I have looked and used expectation testing. Some things were missing for me though:

Maybe some of these are already possible and I didn't dive in the documentation deep enough.

ghost commented 6 years ago

For the first point, you can consider that classic inline tests (let%test) are completely superseded by expectation tests. One thing I'm planning to do in the long run is to make all inline tests be expectation tests. You can replace let%test name = expr by let%expect_test name = assert expr, that will provide a better experience.

The second point could indeed be improved.

Regarding colors, if you install patdiff Dune will automatically use it and it uses colors. patdiff is available in opam.

tcoopman commented 6 years ago

You can replace let%test name = expr by let%expect_test name = assert expr, that will provide a better experience.

I've tried this: let%expect_test "foo" = assert false but that doesn't give me a better experience?

(cd _build/default/test && .test.inline-tests/run.exe inline-test-runner test -source-tree-root .. -diff-cmd -)
File "test/account_test.ml", line 16, characters 0-39: fooo threw "Assert_failure test/account_test.ml:16:25".
  Raised at file "test/account_test.ml", line 16, characters 25-39
  Called from file "collector/expect_test_collector.ml", line 19, characters 8-12
  Re-raised at file "collector/expect_test_collector.ml", line 21, characters 31-38
  Called from file "collector/expect_test_collector.ml", line 251, characters 11-64
  Called from file "runtime-lib/runtime.ml", line 327, characters 8-12
  Re-raised at file "runtime-lib/runtime.ml", line 330, characters 6-13
  Called from file "runtime-lib/runtime.ml", line 343, characters 15-52
  Called from file "runtime-lib/runtime.ml", line 430, characters 52-83

FAILED 1 / 2 tests

I still don't see the other failed test in the output.

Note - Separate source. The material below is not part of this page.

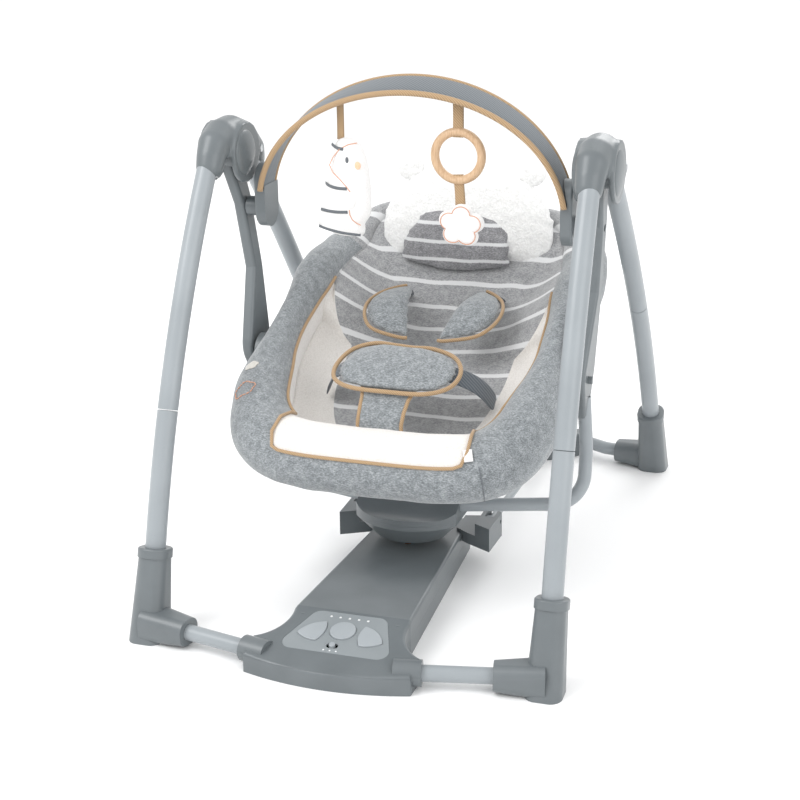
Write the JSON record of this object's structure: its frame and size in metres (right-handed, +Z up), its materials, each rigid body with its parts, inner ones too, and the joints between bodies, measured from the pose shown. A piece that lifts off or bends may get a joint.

Regarding colors, if you install patdiff Dune will automatically use it and it uses colors. patdiff is available in opam.

I've just read about patdiff and tried it. That's already much better! Thanks. Some improvement might be that if there is not much difference between 2 lines that it actually highlights the actual differences between the lines as well.

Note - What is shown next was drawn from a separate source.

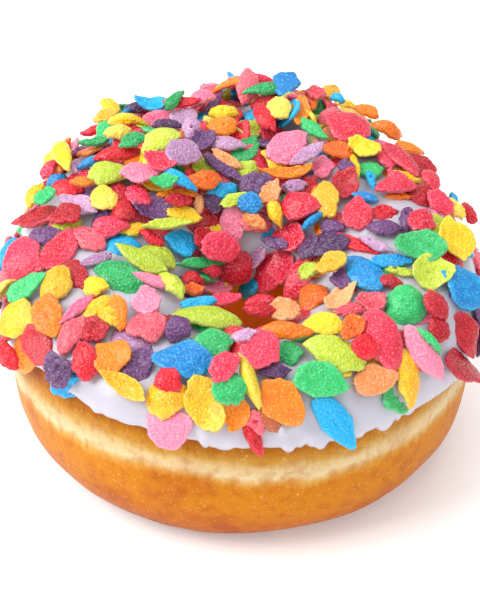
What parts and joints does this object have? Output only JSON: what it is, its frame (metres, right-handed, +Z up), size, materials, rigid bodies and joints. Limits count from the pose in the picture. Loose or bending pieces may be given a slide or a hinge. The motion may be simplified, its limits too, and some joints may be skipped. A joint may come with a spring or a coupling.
{
  "type": "frosted ring doughnut",
  "caption": "Raised ring doughnut with white icing over its top half and a thick crust of coloured crisp rice flakes, a pale band round its side.",
  "frame": {"origin": "on the floor, under the middle of the doughnut's outline", "axes": "+Z up out of the iced top, -Y towards the low front side, +X to the right as seen from the front"},
  "size_m": [0.1104, 0.1112, 0.0619],
  "materials": {
    "fried_dough": "soft fried crust",
    "sugar_icing": "set sugar icing"
  },
  "bodies": {
    "root": {"dough": "fried_dough", "icing": "sugar_icing"}
  },
  "joints": []
}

ghost commented 6 years ago

I've tried this: let%expect_test "foo" = assert false but that doesn't give me a better experience?

Ah , indeed. We worked on ppx_expect to improve handling of uncaught exceptions, however this work is only in the development version and hasn't been released in opam yet.

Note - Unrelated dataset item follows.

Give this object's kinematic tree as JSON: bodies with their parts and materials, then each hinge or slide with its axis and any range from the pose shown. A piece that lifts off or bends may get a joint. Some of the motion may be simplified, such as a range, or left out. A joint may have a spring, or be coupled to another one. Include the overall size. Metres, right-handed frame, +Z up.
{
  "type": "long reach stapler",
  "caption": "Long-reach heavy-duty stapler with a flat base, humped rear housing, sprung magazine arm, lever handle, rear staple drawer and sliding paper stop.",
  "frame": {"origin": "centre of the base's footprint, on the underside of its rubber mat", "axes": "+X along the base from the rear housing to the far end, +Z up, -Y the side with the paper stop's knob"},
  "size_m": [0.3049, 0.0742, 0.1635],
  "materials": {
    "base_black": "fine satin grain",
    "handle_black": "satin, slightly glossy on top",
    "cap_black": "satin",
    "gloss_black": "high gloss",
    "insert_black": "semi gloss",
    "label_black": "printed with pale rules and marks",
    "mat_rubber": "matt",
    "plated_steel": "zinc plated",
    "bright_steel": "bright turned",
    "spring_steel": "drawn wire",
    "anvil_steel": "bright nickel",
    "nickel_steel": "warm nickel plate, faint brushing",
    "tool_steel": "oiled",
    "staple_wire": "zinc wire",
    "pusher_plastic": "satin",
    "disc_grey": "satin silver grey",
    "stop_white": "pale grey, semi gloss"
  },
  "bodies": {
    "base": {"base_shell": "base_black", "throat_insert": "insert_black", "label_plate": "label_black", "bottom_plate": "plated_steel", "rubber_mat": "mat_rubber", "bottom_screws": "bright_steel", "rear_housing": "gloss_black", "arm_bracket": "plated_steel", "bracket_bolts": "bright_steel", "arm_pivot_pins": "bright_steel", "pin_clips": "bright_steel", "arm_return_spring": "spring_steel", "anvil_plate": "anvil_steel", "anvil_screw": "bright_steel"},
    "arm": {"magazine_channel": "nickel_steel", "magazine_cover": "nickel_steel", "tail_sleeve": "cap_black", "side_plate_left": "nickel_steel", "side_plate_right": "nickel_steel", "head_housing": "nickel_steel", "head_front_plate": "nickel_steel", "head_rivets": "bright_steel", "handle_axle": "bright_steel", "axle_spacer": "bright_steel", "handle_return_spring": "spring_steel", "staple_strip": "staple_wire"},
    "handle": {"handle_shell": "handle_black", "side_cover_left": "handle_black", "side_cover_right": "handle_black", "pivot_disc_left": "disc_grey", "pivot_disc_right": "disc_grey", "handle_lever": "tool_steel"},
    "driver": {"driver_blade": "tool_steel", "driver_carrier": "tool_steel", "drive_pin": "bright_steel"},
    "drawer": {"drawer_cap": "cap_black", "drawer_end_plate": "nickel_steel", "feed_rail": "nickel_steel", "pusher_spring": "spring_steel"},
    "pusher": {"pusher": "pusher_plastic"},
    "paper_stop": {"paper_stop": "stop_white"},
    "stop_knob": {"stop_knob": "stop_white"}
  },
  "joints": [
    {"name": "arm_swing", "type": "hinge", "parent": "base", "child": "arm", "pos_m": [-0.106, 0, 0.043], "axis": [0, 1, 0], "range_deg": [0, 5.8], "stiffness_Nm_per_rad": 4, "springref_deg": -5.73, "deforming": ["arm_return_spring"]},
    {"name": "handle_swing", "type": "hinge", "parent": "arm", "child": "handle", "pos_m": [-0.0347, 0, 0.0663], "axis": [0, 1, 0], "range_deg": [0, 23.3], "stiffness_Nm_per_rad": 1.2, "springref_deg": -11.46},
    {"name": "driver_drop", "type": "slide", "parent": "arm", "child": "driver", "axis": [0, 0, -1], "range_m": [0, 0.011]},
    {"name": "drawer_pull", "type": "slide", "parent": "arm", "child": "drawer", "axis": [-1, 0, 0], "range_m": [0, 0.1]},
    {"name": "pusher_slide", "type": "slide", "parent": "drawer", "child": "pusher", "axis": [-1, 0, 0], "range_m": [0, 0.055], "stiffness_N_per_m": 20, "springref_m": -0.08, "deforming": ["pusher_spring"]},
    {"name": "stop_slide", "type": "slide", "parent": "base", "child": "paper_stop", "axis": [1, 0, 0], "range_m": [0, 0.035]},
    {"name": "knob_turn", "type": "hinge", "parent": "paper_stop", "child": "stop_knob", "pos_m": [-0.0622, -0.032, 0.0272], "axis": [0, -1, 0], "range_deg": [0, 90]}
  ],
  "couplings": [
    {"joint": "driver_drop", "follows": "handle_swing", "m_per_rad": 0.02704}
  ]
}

I've just read about patdiff and tried it. That's already much better! Thanks. Some improvement might be that if there is not much difference between 2 lines that it actually highlights the actual differences between the lines as well.

It might be possible to configure patdiff a bit, though I don't know the details. Feel free to open a ticket on https://github.com/janestreet/patdiff.

tcoopman commented 6 years ago

Ah , indeed. We worked on ppx_expect to improve handling of uncaught exceptions, however this work is only in the development version and hasn't been released in opam yet.

Looking forward to this!

It might be possible to configure patdiff a bit, though I don't know the details. Feel free to open a ticket on https://github.com/janestreet/patdiff.

Opened this bug: https://github.com/janestreet/patdiff/issues/10

ELLIOTTCABLE commented 5 years ago

Since the thread got a little side-tracked — I'd still like to see actual realtime-output supported, so testing tools like Alcotest and ppx_inline_test could produce TAP.

My own usecase is tying together multiple testing-systems at the shell level, merging multiple TAP streams into one coherent test-suite output. For instance, piping Jest thru jest-json-to-tap, and then merging it with the OCaml-side testing-output using multi-tap and piping it into a debouncing filesystem-watcher or pretty-output formatter or aggregate statistics on test suites or all of the above.

Anyway, it's pretty standard across a bunch of languages and ecosystems (which has been a real blessing, when you're a polyglot like I!); I'd love to see it make inroads in the OCaml ecosystem. (=

rgrinberg commented 5 years ago

I think that the dune team is definitely in favor of this feature but none of us posses the expertise to complete this project. If there's an external contributor that would like to shepherd this project, then we'd be glad to help as much as we can.